Nach dem Hochwasser im Jahr 2016 habe man bereits viel Geld in den Hochwasserschutz investiert, so Wüthrich. Dabei wurde prioritär die Planung des Einbaus eines Geschieberechens im Gebiet Nestelbach vorangetrieben. Diese Umsetzung verzögerte sich unter anderem wegen Umweltund Naturschutzvorgaben und zwar um satte fünf Jahre. Vor drei Wochen ist die Baubewilligung endlich eingetroffen. «Wir werden noch vor Jahresende mit dem Einbau beginnen», berichtet Wüthrich erleichtert. Dafür wird der zusätzliche Bau eines Rückhaltebeckens nach wie vor beim Kanton geprüft. Laut Wüthrich ist dies keineswegs eine einfache Lösung: «Es braucht gemäss dem zuständigen Wasserbauingenieur gewaltige bauliche Massnahmen, damit ein solches überhaupt etwas nützt», sagt er. Kleinere Rückhaltebecken wären einfach nur Kosmetik.
Es ist insbesondere die topografische Lage des Dorfs am untersten, tiefsten Teil des Diegtertals, die bei den starken Regenfällen im oberen Teil des Tals diesen Sommer die verheerende Auswirkung begünstigte. Vor einigen Wochen hat der Gemeinderat gemeinsam mit den Nachbargemeinden Tenniken, Diegten und Eptingen die Situation rund um den Diegterbach und dessen Seitenbäche eingehend analysiert und vergangenen Donnerstag mit dem Kanton über mögliche Lösungsvorschläge im Rahmen einer Prävention diskutiert. Dabei wurde unter anderem eruiert, ob der Kanton bereit wäre, das Bachbett des Diegterbachs tiefer zu legen beziehungsweise auf Höhe Diegten oder Tenniken eventuell umzuleiten, berichtet Wüthrich.
Angst und Sorgen bleiben
Allerdings: «Das Resultat dieser Besprechung war ernüchternd», resü- miert Wüthrich. «Verbauungen oder Rückhaltebecken sind praktisch unmöglich umzusetzen.» Einerseits wären die baulichen Massnahmen zu aufwendig – es bräuchte bis zu mehrere Meter hohe Dämme – und andererseits gibt es im Diegtertal viele Talflächen im Grundwasserschutzgebiet. Mit Entlastungskanälen könne man vielleicht etwas machen, die Dauer von der Planung bis zur Umsetzung werde aber mehrere Jahre in Anspruch nehmen. Auch die Möglichkeit einer Alarmierung wird geprüft. «Bis es allenfalls mal so weit ist, wird die Feuerwehr in Diegten uns bei einem örtlichen Starkregen telefonisch vorwarnen», versichert der Gemeindepräsident.

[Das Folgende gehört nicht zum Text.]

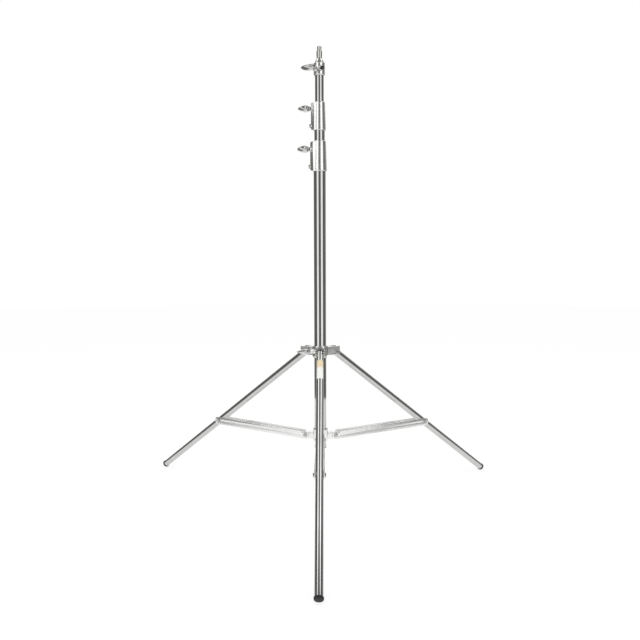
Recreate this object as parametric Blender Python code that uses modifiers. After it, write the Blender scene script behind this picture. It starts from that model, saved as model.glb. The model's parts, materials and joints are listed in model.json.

Für viele Dorfbewohner bleibt nach den beiden Ereignissen die Unsicherheit bestehen. Die Hochwassergefahr ist nämlich nicht gebannt. Wüthrich und seine Gemeinderatskollegen werden in Gesprächen immer wieder mit der Angst und mit den Sorgen der Menschen konfrontiert. «Es zeigte sich dabei immer wieder, dass wir als Laien auf dem Gebiet der Hochwasserprävention diese Fragen nicht kompetent genug beantworten konnten.» Dafür bietet die kantonale Gebäudeversicherung an der Informationsveranstaltung vom kommenden Mittwoch der Bevölkerung ausreichend Gelegenheit.
Insbesondere erhoffen sich die Hauseigentümer und die Gemeinde, von den Versicherungsfachleuten Antwort auf die Frage zu erhalten, welche Vorkehrungen schon jetzt getroffen werden könnten, um im Wiederholungsfall grösseren Schäden vorzubeugen. «Schnell ein paar Sandsäcke irgendwo hinlegen wenn das Wasser kommt, reicht ganz sicher nicht», so Wüthrich.
Öffentliche Informationsveranstaltung mit der Basellandschaftlichen Gebäudeversicherung zum Thema Hochwasser: Mittwoch, 24. November, 20 Uhr, Gemeindesaal Zunzgen. Die Veranstaltung untersteht der 3G-Regelung und kann nur mit einem gültigen Zertifikat besucht werden.